Há exactamente uma semana, o problema foi levado para as páginas do influente Financial Times pelo ministro das Finanças italiano, Pier Carlo Padoan, que afirmou que se usasse a metodologia da OCDE, a Itália "estaria em excedente estrutural há muito tempo", ou seja, não necessitaria de mais austeridade, e cumpriria as regras de Bruxelas.

 

"As decisões tomadas com base num aparato analítico tão precário são muito importantes (...) afectam a vida dos cidadãos e não podemos brincar com isso", atirou. A Itália é uma das economias que deverá hoje receber um aviso da Comissão Europeia, na avaliação aos orçamentos, para que adopte mais medidas de austeridade.


O problema não está referenciado apenas por especialistas de economias que estão sob pressão de Bruxelas. Um artigo recente do Conselho de Análise de Política Económica holandês refere-se ao saldo orçamental estrutural como "um amor à primeira vista que se tornou amargo". Nele, os especialistas apontam a diferença de previsões entre instituições, e para a mesma instituição. Avisam mesmo que o problema é de tal ordem que o saldo estrutural "pode dar um sinal errado", isto é, pode apontar para a necessidade de austeridade, com um orçamento já em equilíbrio (assim como o contrário também é possível).

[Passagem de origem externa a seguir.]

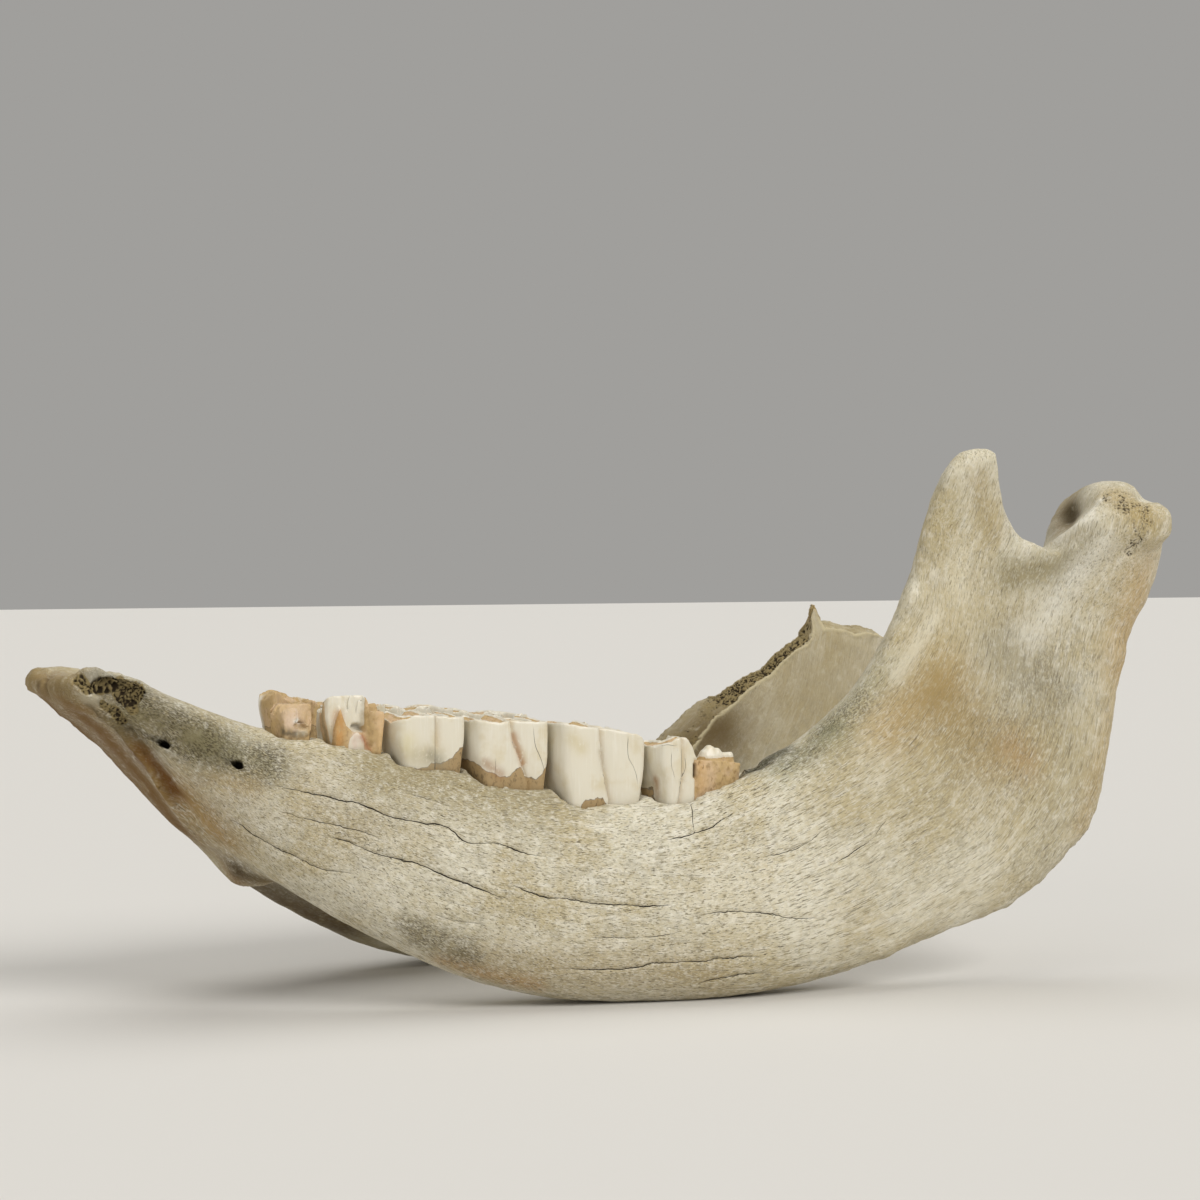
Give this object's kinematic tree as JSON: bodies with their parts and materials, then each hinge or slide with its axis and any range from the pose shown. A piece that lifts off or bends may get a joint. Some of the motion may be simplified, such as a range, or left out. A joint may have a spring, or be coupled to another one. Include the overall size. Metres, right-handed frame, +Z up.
{
  "type": "fossil woolly rhinoceros lower jaw",
  "caption": "Fossil lower jaw of a woolly rhinoceros with worn cheek teeth, a long fused chin, one whole upright branch and one broken branch.",
  "frame": {"origin": "middle of the part's box, on the surface that the jaw rests on", "axes": "+X runs from the chin to the jaw joint, -Y is the animal's left, +Z is up"},
  "size_m": [0.5248, 0.2454, 0.2502],
  "materials": {
    "bone": "weathered fossil bone, dry and matte, with fine grain along the jaw",
    "tooth": "cream enamel over tan dentine, satin"
  },
  "bodies": {
    "root": {"mandible": "bone", "left_p2": "tooth", "left_p3": "tooth", "left_p4": "tooth", "left_m1": "tooth", "left_m2": "tooth", "left_m3": "tooth", "right_p3": "tooth", "right_p4": "tooth", "right_m1": "tooth", "right_m2": "tooth", "right_m3": "tooth"}
  },
  "joints": []
}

Na verdade, em parte foi isso que se passou com Portugal. Voltemos a 2013. A actual previsão da Comissão aponta para um défice estrutural  de 1,9% do PIB no ano passado. No entanto, este é o valor após significativas alterações metodológicas já este ano. Se recuarmos à previsão de saldo estrutural apresentada há um ano, então obtém-se uma estimativa de défice estrutural na altura de 3,7% do PIB – bem maior que a FMI. Quer isto dizer quando se desenhou a estratégia orçamental para 2014, as estimativas de Bruxelas apontavam para a necessidade muito mais austeridade do que agora.


Numa entrevista ao Negócios, Teodora Cardoso, a presidente do Conselho das Finanças Públicas, sintetizava que "o problema com o saldo estrutural é que de cada vez que se calcula, muda". E avançava que, apesar das previsões da Comissão Europeia apontarem para um agravamento do saldo estrutural em 2015, não esperava qualquer sanção nas recomendações que Bruxelas divulgará hoje, um cenário ontem confirmado pela Reuters. A credibilidade das regras europeias está mais uma vez em cheque.

  

 
O que é o saldo estrutural?
o saldo orçamental estrutural estima o desequílibrio das contas públicas para um cenário em que a economia esteja a crescer no seu potencial, ou seja, elimina o efeito nas contas das recessões e das expansões (o que os economistas chamam de ciclo económico) – e também o de medidas extraordinárias para não se deixar iludir por operações como receitas de concessões, por exemplo. Se a política orçamental for avaliada em termos estruturais, um governo pode ter défices quando a economia contrai (com menos receita de impostos ou mais despesas de subsídio de desemprego) e, mesmo assim, ter um saldo estrutural equilibrado. Ao contrário, pode conseguir excedentes orçamentais em momentos de sobreaquecimento económico, e o saldo estrutural apontar para um défice. É por medir a orientação estrutural das políticas, que os tratados europeus apontam para a obrigatoriedade dos governos apontarem para orçamentos quase equilibrados... em termos estruturais. No caso português, a meta é de um saldo orçamental estrutural de 0,5% do PIB.